◆ Requirements ◆
Using the listing below, set down each line from the line containing "mm3, plain discs" through the line containing "# the wheel's", both ends included, exactly and with nothing added.

◆ Exercise data ◆
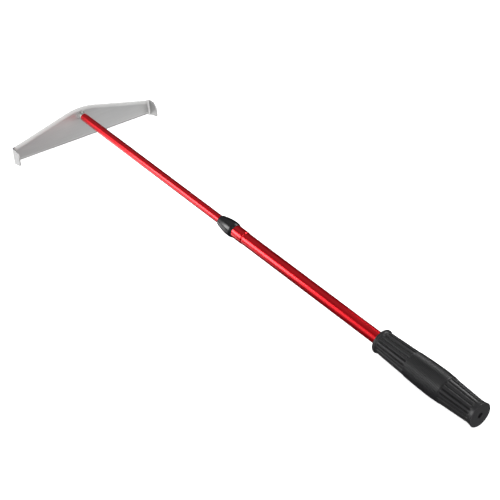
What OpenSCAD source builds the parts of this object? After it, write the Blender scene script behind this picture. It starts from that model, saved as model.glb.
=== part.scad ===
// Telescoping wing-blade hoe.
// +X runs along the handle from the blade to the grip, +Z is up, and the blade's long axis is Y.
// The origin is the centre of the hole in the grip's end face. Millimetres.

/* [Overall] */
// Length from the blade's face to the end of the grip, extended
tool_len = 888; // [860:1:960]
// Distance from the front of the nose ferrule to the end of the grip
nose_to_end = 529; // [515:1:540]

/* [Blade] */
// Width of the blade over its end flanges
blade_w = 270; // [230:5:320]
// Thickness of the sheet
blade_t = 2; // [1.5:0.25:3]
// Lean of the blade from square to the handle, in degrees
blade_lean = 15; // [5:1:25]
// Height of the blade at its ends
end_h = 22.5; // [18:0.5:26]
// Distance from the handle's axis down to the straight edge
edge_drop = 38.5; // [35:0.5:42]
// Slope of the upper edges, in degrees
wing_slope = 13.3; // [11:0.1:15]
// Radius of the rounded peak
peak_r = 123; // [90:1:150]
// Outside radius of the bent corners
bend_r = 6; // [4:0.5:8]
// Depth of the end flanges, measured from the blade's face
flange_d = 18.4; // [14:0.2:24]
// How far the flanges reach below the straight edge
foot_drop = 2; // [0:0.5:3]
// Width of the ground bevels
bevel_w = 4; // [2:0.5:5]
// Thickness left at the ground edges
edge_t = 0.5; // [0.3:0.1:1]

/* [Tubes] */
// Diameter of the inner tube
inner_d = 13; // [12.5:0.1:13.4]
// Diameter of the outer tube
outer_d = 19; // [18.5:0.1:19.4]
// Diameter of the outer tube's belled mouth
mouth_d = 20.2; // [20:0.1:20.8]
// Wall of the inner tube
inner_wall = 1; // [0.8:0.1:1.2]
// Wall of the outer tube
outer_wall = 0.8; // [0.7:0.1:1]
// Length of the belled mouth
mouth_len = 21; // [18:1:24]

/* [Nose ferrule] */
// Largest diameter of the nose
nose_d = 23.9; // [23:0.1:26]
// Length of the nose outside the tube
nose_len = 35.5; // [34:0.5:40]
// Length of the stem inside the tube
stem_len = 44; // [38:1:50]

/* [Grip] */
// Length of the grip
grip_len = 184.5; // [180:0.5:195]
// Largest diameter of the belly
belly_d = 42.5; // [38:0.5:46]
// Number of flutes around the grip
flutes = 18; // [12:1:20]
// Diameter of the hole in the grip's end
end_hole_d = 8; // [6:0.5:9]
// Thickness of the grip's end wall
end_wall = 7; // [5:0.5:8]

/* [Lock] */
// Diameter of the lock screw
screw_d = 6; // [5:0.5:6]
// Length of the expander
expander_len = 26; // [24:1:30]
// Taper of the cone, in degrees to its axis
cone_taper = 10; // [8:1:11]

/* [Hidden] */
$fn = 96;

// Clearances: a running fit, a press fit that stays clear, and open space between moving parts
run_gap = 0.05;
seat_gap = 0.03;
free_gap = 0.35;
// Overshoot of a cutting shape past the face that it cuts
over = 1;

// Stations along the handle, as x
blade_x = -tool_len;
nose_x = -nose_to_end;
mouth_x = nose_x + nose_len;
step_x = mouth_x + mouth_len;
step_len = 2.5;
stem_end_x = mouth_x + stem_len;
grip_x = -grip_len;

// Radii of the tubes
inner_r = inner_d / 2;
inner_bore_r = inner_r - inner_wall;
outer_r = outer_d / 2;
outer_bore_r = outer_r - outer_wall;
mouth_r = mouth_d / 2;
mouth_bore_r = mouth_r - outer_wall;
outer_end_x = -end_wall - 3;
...
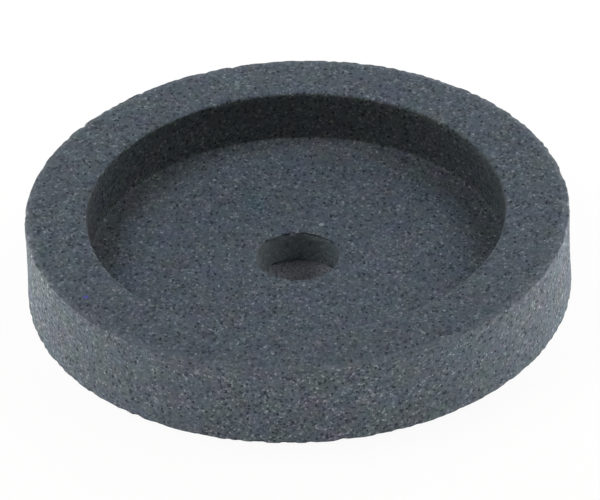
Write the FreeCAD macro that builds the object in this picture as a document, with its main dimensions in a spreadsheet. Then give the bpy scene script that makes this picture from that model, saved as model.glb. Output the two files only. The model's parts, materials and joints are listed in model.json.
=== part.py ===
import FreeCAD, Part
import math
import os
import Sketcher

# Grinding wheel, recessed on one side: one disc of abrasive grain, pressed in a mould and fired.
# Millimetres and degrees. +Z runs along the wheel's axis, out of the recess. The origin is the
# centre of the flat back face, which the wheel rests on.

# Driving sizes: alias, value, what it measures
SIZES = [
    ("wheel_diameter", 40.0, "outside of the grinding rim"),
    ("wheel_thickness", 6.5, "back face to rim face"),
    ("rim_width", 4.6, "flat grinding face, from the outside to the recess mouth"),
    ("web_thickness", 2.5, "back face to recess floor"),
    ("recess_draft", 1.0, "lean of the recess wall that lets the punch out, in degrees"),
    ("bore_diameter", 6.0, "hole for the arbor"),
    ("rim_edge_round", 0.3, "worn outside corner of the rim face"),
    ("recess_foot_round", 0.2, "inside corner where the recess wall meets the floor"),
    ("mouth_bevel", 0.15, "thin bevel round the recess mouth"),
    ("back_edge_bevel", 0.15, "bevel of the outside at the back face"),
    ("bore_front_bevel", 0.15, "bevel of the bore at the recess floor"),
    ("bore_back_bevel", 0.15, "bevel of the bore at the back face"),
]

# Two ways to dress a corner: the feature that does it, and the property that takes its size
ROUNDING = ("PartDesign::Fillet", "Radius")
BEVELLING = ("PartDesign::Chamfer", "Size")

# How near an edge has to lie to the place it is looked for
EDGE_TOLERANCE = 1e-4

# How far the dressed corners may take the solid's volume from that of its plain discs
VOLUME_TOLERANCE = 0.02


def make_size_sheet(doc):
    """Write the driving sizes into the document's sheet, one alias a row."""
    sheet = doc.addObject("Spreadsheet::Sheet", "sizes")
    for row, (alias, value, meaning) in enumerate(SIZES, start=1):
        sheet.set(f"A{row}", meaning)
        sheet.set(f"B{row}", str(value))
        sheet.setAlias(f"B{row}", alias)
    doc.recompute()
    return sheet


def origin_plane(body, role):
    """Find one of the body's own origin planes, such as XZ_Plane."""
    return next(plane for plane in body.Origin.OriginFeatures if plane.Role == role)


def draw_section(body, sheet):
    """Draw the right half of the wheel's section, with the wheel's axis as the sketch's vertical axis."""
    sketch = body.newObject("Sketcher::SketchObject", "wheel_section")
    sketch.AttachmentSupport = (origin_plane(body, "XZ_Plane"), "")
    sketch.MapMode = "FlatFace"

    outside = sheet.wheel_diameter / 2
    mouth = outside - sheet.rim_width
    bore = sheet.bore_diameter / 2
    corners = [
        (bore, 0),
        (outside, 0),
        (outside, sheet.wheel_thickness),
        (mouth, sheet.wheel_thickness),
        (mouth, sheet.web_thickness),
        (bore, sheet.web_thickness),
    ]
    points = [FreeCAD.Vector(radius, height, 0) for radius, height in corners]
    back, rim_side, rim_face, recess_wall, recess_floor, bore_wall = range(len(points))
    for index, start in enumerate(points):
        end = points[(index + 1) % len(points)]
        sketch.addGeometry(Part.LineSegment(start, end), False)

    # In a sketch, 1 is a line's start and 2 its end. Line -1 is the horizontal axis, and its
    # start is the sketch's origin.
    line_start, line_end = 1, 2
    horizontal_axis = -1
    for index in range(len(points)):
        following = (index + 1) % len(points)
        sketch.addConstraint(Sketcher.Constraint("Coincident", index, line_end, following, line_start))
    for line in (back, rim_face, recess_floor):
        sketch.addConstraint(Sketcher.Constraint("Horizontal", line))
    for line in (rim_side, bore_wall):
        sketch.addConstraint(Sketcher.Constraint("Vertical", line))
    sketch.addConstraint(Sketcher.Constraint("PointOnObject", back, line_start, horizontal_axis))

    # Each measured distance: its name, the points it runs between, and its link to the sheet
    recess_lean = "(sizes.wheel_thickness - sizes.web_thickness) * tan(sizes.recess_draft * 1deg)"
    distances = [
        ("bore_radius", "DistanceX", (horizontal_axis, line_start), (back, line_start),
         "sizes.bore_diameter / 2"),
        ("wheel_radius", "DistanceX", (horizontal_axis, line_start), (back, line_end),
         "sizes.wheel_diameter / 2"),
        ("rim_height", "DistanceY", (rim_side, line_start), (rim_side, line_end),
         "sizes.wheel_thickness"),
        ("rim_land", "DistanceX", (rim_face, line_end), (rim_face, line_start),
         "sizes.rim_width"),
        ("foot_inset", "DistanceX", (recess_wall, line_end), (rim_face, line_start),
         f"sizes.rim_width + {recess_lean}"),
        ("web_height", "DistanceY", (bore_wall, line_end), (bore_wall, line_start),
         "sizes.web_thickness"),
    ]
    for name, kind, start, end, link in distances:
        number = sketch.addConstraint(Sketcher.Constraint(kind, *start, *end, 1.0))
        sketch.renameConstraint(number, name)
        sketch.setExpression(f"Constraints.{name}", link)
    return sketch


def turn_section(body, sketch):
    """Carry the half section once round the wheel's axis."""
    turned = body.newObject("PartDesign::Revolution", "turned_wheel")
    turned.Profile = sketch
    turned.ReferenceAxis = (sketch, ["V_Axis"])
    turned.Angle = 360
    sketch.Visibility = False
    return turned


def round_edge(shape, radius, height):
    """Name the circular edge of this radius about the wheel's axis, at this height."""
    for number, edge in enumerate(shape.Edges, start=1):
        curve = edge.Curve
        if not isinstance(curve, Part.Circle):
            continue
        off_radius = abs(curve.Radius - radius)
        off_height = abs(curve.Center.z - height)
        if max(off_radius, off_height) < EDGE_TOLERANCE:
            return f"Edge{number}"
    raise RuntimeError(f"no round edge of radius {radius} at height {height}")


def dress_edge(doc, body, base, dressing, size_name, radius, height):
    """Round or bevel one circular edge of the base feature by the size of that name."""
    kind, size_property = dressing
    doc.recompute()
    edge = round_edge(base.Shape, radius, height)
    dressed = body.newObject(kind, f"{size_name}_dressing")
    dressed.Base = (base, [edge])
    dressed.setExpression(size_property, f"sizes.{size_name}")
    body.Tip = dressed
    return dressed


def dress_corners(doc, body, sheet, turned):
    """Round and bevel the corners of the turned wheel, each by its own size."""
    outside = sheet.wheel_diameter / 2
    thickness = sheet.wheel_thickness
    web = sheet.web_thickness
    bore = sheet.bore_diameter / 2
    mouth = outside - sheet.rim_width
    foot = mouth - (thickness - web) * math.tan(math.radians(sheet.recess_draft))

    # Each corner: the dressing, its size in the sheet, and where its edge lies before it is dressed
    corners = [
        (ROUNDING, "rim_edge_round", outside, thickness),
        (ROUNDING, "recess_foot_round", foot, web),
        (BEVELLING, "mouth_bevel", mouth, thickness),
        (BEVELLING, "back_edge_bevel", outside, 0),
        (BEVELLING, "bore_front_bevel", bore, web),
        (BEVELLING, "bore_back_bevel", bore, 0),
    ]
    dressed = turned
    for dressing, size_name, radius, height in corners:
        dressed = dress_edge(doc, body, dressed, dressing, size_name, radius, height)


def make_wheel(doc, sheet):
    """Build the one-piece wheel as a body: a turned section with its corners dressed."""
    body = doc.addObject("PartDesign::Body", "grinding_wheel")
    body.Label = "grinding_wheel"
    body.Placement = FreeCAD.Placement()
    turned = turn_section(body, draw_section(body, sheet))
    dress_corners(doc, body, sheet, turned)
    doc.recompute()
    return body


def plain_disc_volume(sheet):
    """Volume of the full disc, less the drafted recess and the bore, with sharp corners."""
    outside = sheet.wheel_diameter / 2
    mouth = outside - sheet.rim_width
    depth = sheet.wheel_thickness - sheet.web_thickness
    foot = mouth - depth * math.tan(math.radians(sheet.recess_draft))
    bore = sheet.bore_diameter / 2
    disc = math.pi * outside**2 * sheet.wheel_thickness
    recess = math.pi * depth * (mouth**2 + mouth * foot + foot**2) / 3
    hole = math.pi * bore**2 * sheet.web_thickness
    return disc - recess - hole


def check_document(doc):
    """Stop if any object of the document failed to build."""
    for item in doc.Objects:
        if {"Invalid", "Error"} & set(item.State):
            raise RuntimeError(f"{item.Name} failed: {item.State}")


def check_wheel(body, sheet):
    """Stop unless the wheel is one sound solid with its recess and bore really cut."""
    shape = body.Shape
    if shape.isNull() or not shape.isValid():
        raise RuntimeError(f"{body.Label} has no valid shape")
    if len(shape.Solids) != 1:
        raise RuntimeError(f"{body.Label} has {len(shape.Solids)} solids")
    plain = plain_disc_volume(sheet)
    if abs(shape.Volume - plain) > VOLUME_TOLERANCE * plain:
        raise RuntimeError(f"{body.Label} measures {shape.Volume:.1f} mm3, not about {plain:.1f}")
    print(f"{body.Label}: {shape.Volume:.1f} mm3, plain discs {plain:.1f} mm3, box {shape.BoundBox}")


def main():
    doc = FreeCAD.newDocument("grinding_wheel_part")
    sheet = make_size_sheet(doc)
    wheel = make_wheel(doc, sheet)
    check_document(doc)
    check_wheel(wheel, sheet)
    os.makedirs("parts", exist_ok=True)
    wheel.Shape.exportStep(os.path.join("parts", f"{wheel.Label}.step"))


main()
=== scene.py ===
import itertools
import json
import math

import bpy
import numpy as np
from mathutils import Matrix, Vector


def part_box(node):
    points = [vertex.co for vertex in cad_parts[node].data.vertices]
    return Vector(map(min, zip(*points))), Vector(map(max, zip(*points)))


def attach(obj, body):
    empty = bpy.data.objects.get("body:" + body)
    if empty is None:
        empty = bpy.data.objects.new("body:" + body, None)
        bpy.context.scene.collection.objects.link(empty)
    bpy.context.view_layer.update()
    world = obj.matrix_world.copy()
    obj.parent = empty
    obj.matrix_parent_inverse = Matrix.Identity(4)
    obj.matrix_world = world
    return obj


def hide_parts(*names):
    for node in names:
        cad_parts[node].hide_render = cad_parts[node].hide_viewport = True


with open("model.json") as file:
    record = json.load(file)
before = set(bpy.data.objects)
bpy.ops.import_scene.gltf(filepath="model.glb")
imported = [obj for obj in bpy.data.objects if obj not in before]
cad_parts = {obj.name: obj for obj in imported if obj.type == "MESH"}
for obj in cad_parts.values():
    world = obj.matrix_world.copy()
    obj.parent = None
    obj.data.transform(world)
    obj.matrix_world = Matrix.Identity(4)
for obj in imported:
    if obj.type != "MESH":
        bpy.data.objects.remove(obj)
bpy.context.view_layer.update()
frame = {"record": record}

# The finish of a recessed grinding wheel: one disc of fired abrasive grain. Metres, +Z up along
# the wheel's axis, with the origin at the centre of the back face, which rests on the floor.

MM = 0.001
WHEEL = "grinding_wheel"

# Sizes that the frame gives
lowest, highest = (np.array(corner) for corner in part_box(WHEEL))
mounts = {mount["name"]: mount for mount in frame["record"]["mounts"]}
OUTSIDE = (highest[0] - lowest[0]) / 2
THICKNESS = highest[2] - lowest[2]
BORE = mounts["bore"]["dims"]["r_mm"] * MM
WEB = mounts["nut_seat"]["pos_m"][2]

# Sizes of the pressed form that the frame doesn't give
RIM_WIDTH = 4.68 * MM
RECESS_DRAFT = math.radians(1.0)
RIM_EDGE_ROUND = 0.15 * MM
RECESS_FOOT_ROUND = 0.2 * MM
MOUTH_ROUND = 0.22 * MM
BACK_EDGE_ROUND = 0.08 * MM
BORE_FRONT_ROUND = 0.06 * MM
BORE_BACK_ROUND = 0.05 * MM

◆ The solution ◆
    print(f"{body.Label}: {shape.Volume:.1f} mm3, plain discs {plain:.1f} mm3, box {shape.BoundBox}")


def main():
    doc = FreeCAD.newDocument("grinding_wheel_part")
    sheet = make_size_sheet(doc)
    wheel = make_wheel(doc, sheet)
    check_document(doc)
    check_wheel(wheel, sheet)
    os.makedirs("parts", exist_ok=True)
    wheel.Shape.exportStep(os.path.join("parts", f"{wheel.Label}.step"))


main()
=== scene.py ===
import itertools
import json
import math

import bpy
import numpy as np
from mathutils import Matrix, Vector


def part_box(node):
    points = [vertex.co for vertex in cad_parts[node].data.vertices]
    return Vector(map(min, zip(*points))), Vector(map(max, zip(*points)))


def attach(obj, body):
    empty = bpy.data.objects.get("body:" + body)
    if empty is None:
        empty = bpy.data.objects.new("body:" + body, None)
        bpy.context.scene.collection.objects.link(empty)
    bpy.context.view_layer.update()
    world = obj.matrix_world.copy()
    obj.parent = empty
    obj.matrix_parent_inverse = Matrix.Identity(4)
    obj.matrix_world = world
    return obj


def hide_parts(*names):
    for node in names:
        cad_parts[node].hide_render = cad_parts[node].hide_viewport = True


with open("model.json") as file:
    record = json.load(file)
before = set(bpy.data.objects)
bpy.ops.import_scene.gltf(filepath="model.glb")
imported = [obj for obj in bpy.data.objects if obj not in before]
cad_parts = {obj.name: obj for obj in imported if obj.type == "MESH"}
for obj in cad_parts.values():
    world = obj.matrix_world.copy()
    obj.parent = None
    obj.data.transform(world)
    obj.matrix_world = Matrix.Identity(4)
for obj in imported:
    if obj.type != "MESH":
        bpy.data.objects.remove(obj)
bpy.context.view_layer.update()
frame = {"record": record}

# The finish of a recessed grinding wheel: one disc of fired abrasive grain. Metres, +Z up along
# the wheel's axis, with the origin at the centre of the back face, which rests on the floor.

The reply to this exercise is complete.